Earlier today, I gave up. Looking at the bookmarks toolbar on my web browser, I thought that I should really read some of those articles over lunch, because they’re timely and important or potentially edifying and I will be a better person if I read them or a terrible person if I don’t.  At first I thought about how I could send them to my Pocket app and read them this weekend, but then I realized that would cut into the time I’d planned to set aside to crack open one of the new books I’ve bought myself lately.  Then it occurred to me that my list of subrights reading is growing at such a fast pace that I wouldn’t have time for a pure pleasure read till late May at earliest.  And there are three books for two different book clubs sitting next to my TV, shaming me every time I pick up the remote.  Though those aren’t quite as time sensitive as those requested manuscripts sitting on my iPad, so I’d have to tackle them this weekend instead.  Which naturally lead me to count up the books on my weekend to do list of reading and editing for clients—which is pretty much going to dominate every minute I’m home this weekend except for those I’ll need to spend sleeping.

And while I love reading and feel grateful to have the career I do, I won’t lie:  when the piles of obligations get so high they look like they might topple, the idea of how much I have to (or “have to”) read really stresses me out.  It’s a lot harder to love a book if all you can think about is that you’re reading it too slowly.

So I was honest with myself:  I’m just never going to read all those can’t-miss articles I’d flagged for later because there was no time to dive into them during work.  Instead of reading through as many as I could at the fastest possible clip during lunch, I deleted them.  Going through, some of them seemed so important that at first I was conservative in ditching them.  That technological development sounds like it could be relevant to publishing five years down the line, so I should definitely take a look.  Or that essay on contemporary fiction by Julian Barnes, he’s one of my favorite writers so I can’t skip that.  But when I realized that some of those links were from best books of 2012 lists, I knew I had a problem.  I mean, sure, that summer reads of 2013 list would be kind of handy to have as the warm weather approaches (one assumes!) and those books hit paperback release dates, but that doesn’t mean I actually need to read it.  After all, there are stacks and shelves and stacks and more stacks of books in my apartment and office, so it’s not like I’m short on ideas of what to read next.  So I deleted all those bookmarks and gave myself the favor of a blank slate.  And, I told myself that if I don’t read the 15 books I impulse bought in the last month before the end of 2014, it’s probably going to be okay.

I still have a ton of reading to do this weekend, but the load on my shoulders feels just that little bit lighter.
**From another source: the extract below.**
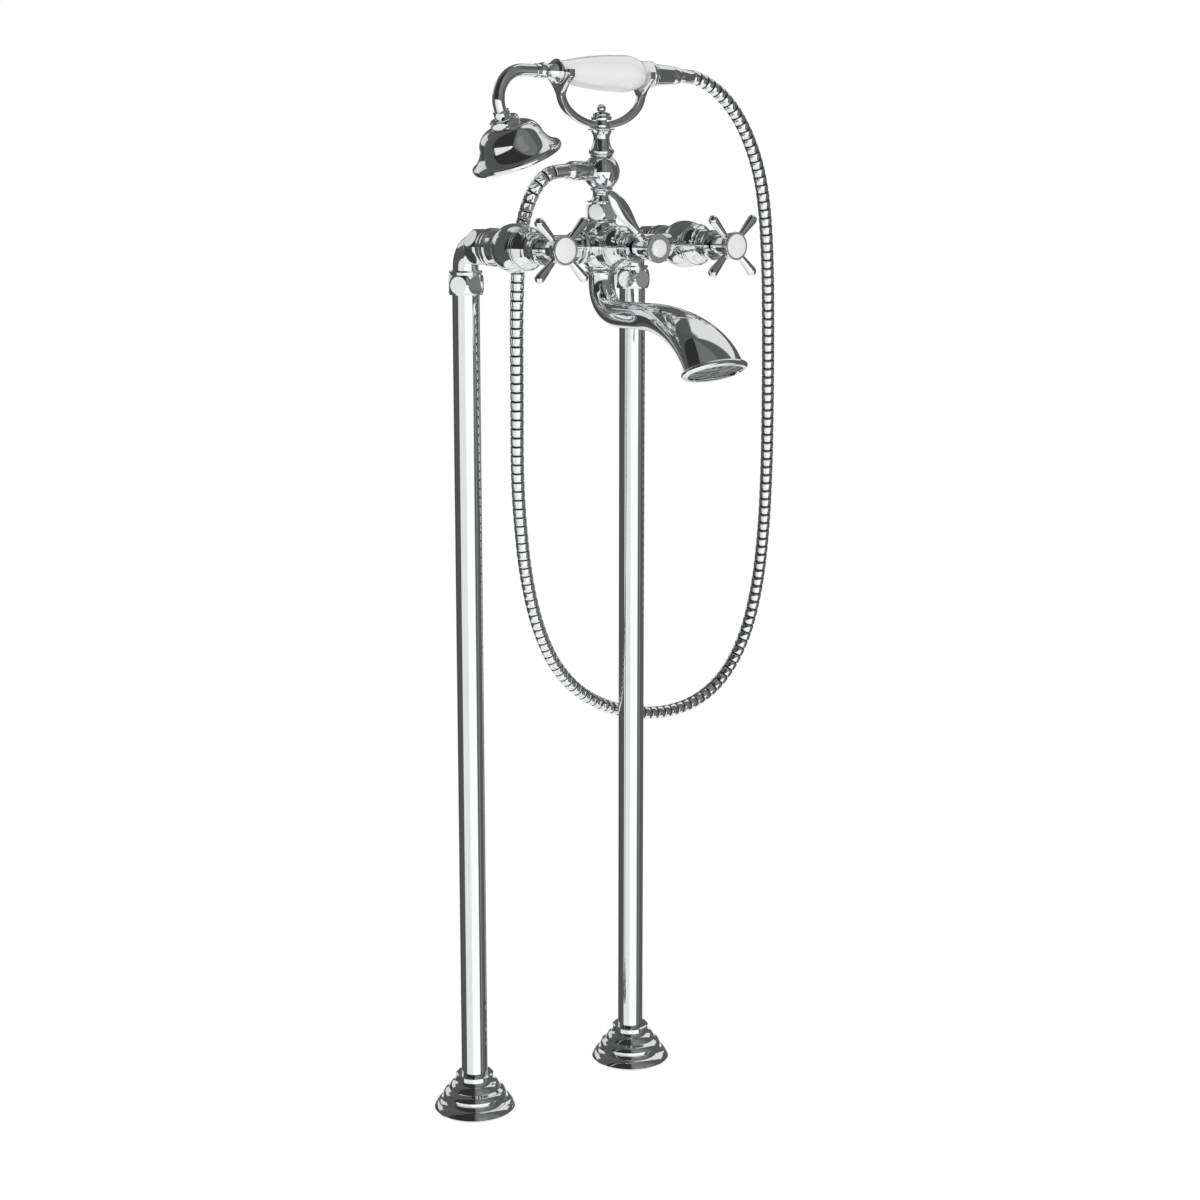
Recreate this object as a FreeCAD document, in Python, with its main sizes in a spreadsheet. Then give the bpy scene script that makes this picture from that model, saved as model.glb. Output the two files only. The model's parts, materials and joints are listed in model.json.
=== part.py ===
import FreeCAD, Part
import Sketcher
import math
import os

# A floor standing bath filler. The origin is on the floor midway between the two supply pipes.
# X runs along the pair of pipes, hot at -X and cold at +X, the spout points to -Y and Z is up.
# Radii carry the ending _r, heights and lengths along a piece's own axis are steps between them.
VALUES = {
    # Fits between pieces.
    "fixed_fit": 0.05,
    "running_fit": 0.08,
    "seat_gap": 0.1,
    "spigot_gap": 0.4,
    # The two supply pipes.
    "pipe_spacing": 203.2,
    "pipe_od": 26.7,
    "pipe_wall": 1.65,
    "pipe_show": 826.3,
    "pipe_seat": 17.0,
    "pipe_entry": 15.7,
    # The base plate that each pipe stands in, with its supply thread underneath.
    "plate_r": 33.0,
    "plate_thick": 5.0,
    "boss_wall": 4.15,
    "boss_height": 24.0,
    "supply_thread_r": 9.3,
    "supply_thread_depth": 14.0,
    "supply_way_r": 7.0,
    "fixing_hole_r": 2.75,
    "fixing_reach": 25.0,
    # The stepped cover flange: each width is measured out from the pipe's skin.
    "flange_skirt": 21.65,
    "flange_foot": 25.15,
    "flange_rim": 27.95,
    "flange_rim_z": 2.6,
    "tier_one_top": 23.65,
    "tier_one_z": 8.2,
    "tier_two_foot": 18.45,
    "tier_two_foot_z": 12.6,
    "tier_two_top": 15.25,
    "tier_two_top_z": 21.0,
    "tier_three_foot": 12.85,
    "tier_three_foot_z": 22.6,
    "tier_three_top": 8.25,
    "tier_three_top_z": 29.2,
    "flange_collar": 5.6,
    "flange_collar_z": 32.6,
    "flange_collar_top": 4.15,
    "flange_shoulder_z": 37.0,
    "flange_height": 38.0,
    "flange_lid": 10.0,
    "flange_hollow": 6.1,
    # Rounded mouldings that repeat on many pieces.
    "bead_rise": 0.6,
    "small_bead_rise": 0.4,
    "cove_depth": 0.9,
    # Union nut at the pipe's top and coupling nut at the valve, one pattern.
    "tail_wall": 1.5,
    "nut_wall": 1.6,
    "nut_crown": 2.0,
    "nut_end_drop": 0.54,
    "nut_height": 18.7,
    "nut_floor": 4.2,
    "olive_height": 3.0,
    "olive_wall": 0.9,
    # Elbow.
    "lip_gap": 1.3,
    "lip_r": 15.7,
    "lip_height": 2.7,
    "elbow_neck": 3.2,
    "elbow_r": 12.5,
    "elbow_bore_r": 10.3,
    "elbow_bend": 20.0,
    "elbow_collar_height": 3.4,
    # Valve body, along its own axis, measured from its widest place.
    "valve_reach": 80.0,
    "valve_ring_r": 17.6,
    "valve_ring_back": 38.0,
    "valve_ring_width": 4.5,
    "valve_ring_gap": 1.0,
    "valve_groove_depth": 0.9,
    "valve_neck_r": 16.5,
    "valve_neck_back": 20.0,
    "valve_waist_r": 15.8,
    "valve_waist_back": 15.0,
    "bulb_r": 22.8,
    "bulb_front": 1.6,
    "bulb_back_curve": 1.85,
    "bulb_front_curve": 0.8,
    "mouth_r": 19.7,
    "mouth_front": 17.3,
    "mouth_bead": 2.9,
    "cavity_r": 14.5,
    "cavity_back": 10.0,
    "tail_way_r": 9.0,
    # Crossbar between the valves and the centre body.
    "bar_r": 11.3,
    "bar_way_r": 6.5,
    "bar_root": 18.0,
    "bar_neck_r": 15.5,
    "bar_ring_r": 16.2,
    "bar_ring_x": 24.0,
    "bar_ring_width": 5.0,
    "bar_groove_r": 13.0,
    "bar_groove_width": 1.0,
    "bar_bead_r": 14.2,
    "bar_bead_width": 4.0,
    # Centre body round the column axis.
    "centre_r": 23.0,
    "centre_foot_r": 15.3,
    "centre_down": 19.0,
    "centre_down_curve": 2.27,
    "centre_foot_ring": 2.2,
    "centre_top_r": 13.5,
    "centre_up": 21.8,
    "centre_up_curve": 2.4,
    "centre_top_ring": 3.0,
    "riser_tail_r": 11.8,
    "riser_tail": 8.2,
    "riser_way_r": 5.5,
    "centre_mouth": 7.1,
    "centre_cavity_back": 14.0,
    # Spigot that the spout turns on.
    "spigot_r": 9.25,
    "spigot_way_r": 6.4,
    "spigot_length": 14.5,
    "spigot_groove": 1.05,
    "spigot_groove_width": 3.5,
    "spout_play": 2.0,
    "seal_drop": 9.2,
    "seal_thick": 0.9,
    # Ceramic cartridge, bonnet and spindle, along the valve's axis from the body's face.
    "cartridge_way_r": 7.0,
    "disc_chamber_r": 10.0,
    "disc_chamber_back": 2.0,
    "disc_chamber_front": 4.0,
    "cartridge_port_r": 5.5,
    "cartridge_hex_r": 12.55,
    "cartridge_hex": 6.5,
    "cartridge_neck_r": 9.05,
    "cartridge_neck_start": 9.0,
    "cartridge_neck": 19.5,
    "bonnet_foot": 2.8,
    "bonnet_shoulder_r": 19.0,
    "bonnet_waist_r": 14.8,
    "bonnet_waist": 10.5,
    "bonnet_stem_r": 13.1,
    "bonnet_stem": 17.0,
    "bonnet_ring_r": 14.1,
    "bonnet_ring": 21.2,
    "bonnet_height": 27.3,
    "bonnet_recess_r": 11.5,
    "bonnet_recess": 21.3,
    "spindle_r": 4.0,
    "spindle_back": 6.0,
    "spindle_front": 50.0,
    # Cross handle, from the same face.
    "hub_back": 22.3,
    "hub_neck_r": 8.25,
    "hub_neck": 30.0,
    "hub_r": 12.4,
    "hub_belly": 50.0,
    "hub_ring_r": 13.1,
    "hub_ring": 55.8,
    "hub_front": 58.8,
    "disc_r": 11.3,
    "disc_seat": 56.3,
    "disc_edge": 2.6,
    "disc_dome": 1.0,
    "disc_flat_r": 1.5,
    "screw_seat": 52.3,
    "screw_r": 1.95,
    "screw_head_r": 3.8,
    "screw_head": 3.0,
    "screw_length": 12.0,
    "screw_socket_r": 1.5,
    "screw_socket": 1.8,
    "arm_place": 52.6,
    "arm_root": 8.0,
    "arm_root_r": 2.8,
    "arm_neck_r": 2.9,
    "arm_neck": 14.0,
    "arm_tip_r": 4.7,
    "arm_tip": 34.5,
    "arm_turn": 45.0,
    # Diverter hub, lever and cap.
    "lever_hub_neck_r": 8.8,
    "lever_hub_r": 12.2,
    "lever_hub_ring_r": 13.3,
    "lever_hub_front": 59.2,
    "cap_r": 8.2,
    "cap_edge": 1.2,
    "cap_dome": 1.6,
    "lever_place": 44.0,
    "lever_angle": 42.0,
    "lever_root": 6.6,
    "lever_stem_r": 3.5,
    "lever_ring": 17.0,
    "lever_ring_r": 4.8,
    "lever_ring_width": 3.0,
    "blade_root_width": 7.4,
    "blade_root_thick": 6.0,
    "blade_width": 16.0,
    "blade_wide": 47.0,
    "blade_length": 70.0,
    "blade_thick": 7.6,
    # Riser nut and the ball that the hose leaves.
    "riser_nut_gap": 0.6,
    "riser_nut_wall": 2.05,
    "riser_nut_crown": 1.75,
    "riser_nut_end": 0.12,
    "riser_nut_height": 13.9,
    "riser_nut_lid": 2.8,
    "riser_neck_r": 9.3,
    "riser_collar_gap": 1.5,
    "riser_collar_r": 13.3,
    "riser_collar": 2.0,
    "ball_neck_r": 8.3,
    "ball_neck_step": 6.0,
    "ball_neck": 9.5,
    "ball_ring_r": 10.3,
    "ball_ring": 2.2,
    "ball_r": 17.4,
    "ball_cut": 14.5,
    "ball_arc": 28.2,
    "outlet_rise": 1.2,
    "outlet_r": 8.7,
    "outlet_root": 8.0,
    "outlet_length": 20.0,
    "outlet_stub_r": 7.6,
    "outlet_stub": 7.0,
    "outlet_way_r": 4.5,
    # Cradle post, cradle and finial.
    "stud_r": 4.0,
    "stud_depth": 8.2,
    "post_lip_r": 11.5,
    "post_lip": 4.6,
    "post_shoulder_r": 10.5,
    "post_waist_r": 7.6,
    "post_waist": 14.0,
    "post_cove": 1.35,
    "cup_r": 12.5,
    "cup_edge": 1.2,
    "post_height": 23.6,
    "finial_stud": 12.0,
    "strap_thick": 6.0,
    "strap_width": 7.0,
    "strap_eye_r": 8.0,
    "strap_drop": 33.0,
    "fork_inset": 0.3,
    "fork_rise": 18.0,
    "fork_r": 18.0,
    "fork_drop": 3.0,
    "fork_cove": 1.5,
    "fork_horn": 5.0,
    "fork_tip": 1.5,
    "fork_clearance": 0.25,
    "finial_gap": 0.35,
    "finial_foot_r": 5.0,
    "finial_foot": 1.3,
    "finial_collar_r": 9.4,
    "finial_collar": 3.5,
    "finial_cap_r": 7.9,
    "finial_cap": 3.0,
    "finial_neck_r": 3.0,
    "finial_slope": 1.2,
    "knob_r": 4.25,
    # Handset, along X through the cradle.
    "seat_left_r": 10.2,
    "seat_right_r": 12.6,
    "grip_left": 51.0,
    "grip_right": 56.0,
    "grip_seat_left": 6.6,
    "grip_seat_right": 11.6,
    "grip_r": 16.8,
    "grip_belly": 69.0,
    "grip_left_curve": 1.6,
    "grip_right_curve": 2.0,
    "grip_way_r": 6.95,
    "core_way_r": 4.4,
    "core_left": 58.0,
    "core_right": 66.0,
    "ferrule_flange_r": 11.1,
    "ferrule_flange": 3.0,
    "ferrule_foot_r": 9.2,
    "ferrule_foot": 5.0,
    "ferrule_neck_r": 6.3,
    "ferrule_neck": 13.0,
    "ferrule_bulge": 1.3,
    "ferrule_bulge_width": 8.5,
    "ferrule_length": 26.0,
    "rear_ring_r": 12.1,
    "rear_ring": 4.0,
    "union_root_r": 11.2,
    "union_root": 2.0,
    "union_cone_r": 10.4,
    "union_cone": 3.5,
    "union_tip_r": 8.95,
    "union_length": 23.5,
    "union_stub_r": 6.5,
    "union_stub": 4.5,
    "hose_nut_r": 8.2,
    "hose_nut": 7.5,
    "hose_nut_tip_r": 7.0,
    "hose_nut_tip": 2.0,
    "hose_nut_edge": 1.0,
    "outlet_nut_r": 8.9,
    "outlet_nut": 21.9,
    "outlet_nut_taper": 5.5,
    "hose_nut_length": 11.5,
    # Gooseneck and shower rose.
    "goose_r": 5.7,
    "goose_way_r": 4.2,
    "goose_run": 14.7,
    "goose_bend": 26.3,
    "goose_turn": 113.2,
    "goose_drop": 45.0,
    "rose_below": 3.0,
    "rose_r": 42.2,
    "rose_wall": 1.6,
    "rose_edge": 5.0,
    "rose_waist_r": 30.2,
    "rose_waist": 20.0,
    "rose_cove": 2.4,
    "rose_crown_r": 16.0,
    "rose_crown": 34.0,
    "rose_dome": 3.1,
    "face_r": 40.9,
    "face_thick": 2.5,
    "face_inset": 0.5,
    "spray_hole_r": 0.75,
    "spray_pitch": 9.0,
    "rose_tail_r": 7.2,
    "rose_tail": 3.0,
    "rose_nut_flats": 27.0,
    "rose_nut_crown": 1.6,
    "rose_nut_height": 5.5,
    "rose_collar_r": 12.1,
    "rose_collar": 1.5,
    "rose_spigot_r": 5.5,
    "rose_spigot": 2.8,
    "goose_nut_flats": 14.8,
    "goose_nut_crown": 0.6,
    "goose_nut_height": 6.6,
    "rose_way_r": 3.6,
    # Spout.
    "spout_r": 12.6,
    "spout_wall": 2.0,
    "spout_ring_r": 15.1,
    "spout_ring": 3.5,
    "spout_straight": 14.0,
    "spout_bend": 26.0,
    "spout_level": 42.0,
    "spout_fall_reach": 101.0,
    "spout_fall_depth": 58.0,
    "spout_fall_turn": 76.0,
    "spout_mouth_r": 32.0,
    "spout_mouth_depth": 18.0,
    "spout_lip_r": 36.0,
    "spout_lip_depth": 22.0,
    "spout_lip": 5.5,
    "straightener_thick": 5.0,
    "straightener_inset": 7.0,
    "straightener_gap": 0.35,
    "straightener_hole_r": 2.6,
    "straightener_margin": 3.9,
    "straightener_pitch": 7.4,
    "grub_r": 1.25,
    "grub_socket_r": 0.65,
    # Hose.
    "hose_r": 6.2,
    "hose_groove": 0.7,
    "hose_way_r": 4.4,
    "hose_pitch": 8.0,
}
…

There’s a seemingly infinite amount of writing in the world, much of it worth reading.  Sometimes we just need to let ourselves off the hook so that we can give our best attention to what we do read—and maybe even have some time to enjoy it.

*If you saw that title and thought of this interview, you are my favorite person today.

6 Responses to Under Pressure*

  1. Joelle says:

    You know, about two years ago I gave up reading blogs almost entirely. Every writer friend I know has one and it was sort of all or nothing. I read this blog (mostly because you’re my agency, but also because I usually find it interesting and/or info I need) and I read one by each of my two critique members (who don’t blog that often) and that’s it. And then I decided to stop adding to the clutter and I stopped blogging myself. If people send me links to articles I check them out right away and read or don’t read them (or sometimes I don’t check them out). If this makes me a terrible person, I’ve decided I can live with that because you know what? My brain is less cluttered for writing and for reading books. And I’m happier.

    I once read in a book about how to clear off your desk (or clean up your house) to take a box, put everything from your desk in it, pick a date 2-4 weeks out, write that date on the box, and then go through it a little at a time unless that date arrives. If the date arrives, then you do the entire box that day. It really works. I think you could do that for future articles that come your way…give them a date to be read by or they’re deleted.

    • Lauren says:

      That’s like the grown up version of clean your room or anything still on the floor is going in the trash. I like it! And it’s definitely a good idea for articles and such. How important do I really think it is if I can’t find time to read it within the first week I spot it?

  2. D. C. DaCosta says:

    It didn’t take long for me to cease feeling guilty about those articles (online or hard copy) that I initially thought I “should” read, because experience soon taught that most of them were not written by anyone with especial experience or knowledge, nor did they contain much that was new, convincing, or important.

    For what it’s worth, this is about the only blog I follow nowadays — always something interesting to think about here.

    • Lauren says:

      You know, I actually do think most of the things I flag to read end up being edifying or interesting or important or well executed (or, one hopes, all four!), but there’s still not enough time in the day! Clearly you’re pretty discerning, so it’s nice that we make the cut. Thanks!

  3. Stacey says:

    I can totally relate to this post from my colleague, Lauren! Worse, I keep hard copies of newspapers and magazines! I think we should schedule an office yoga session.

  4. Lynn says:

    You’re right, Lauren, if you get to the point where you’re not enjoying what you read, then it’s time to take stock of what stays and what goes. There are only so many hours in the day and you have to prioritize. As Stacey suggested, finding time for yoga may definitely be a plus!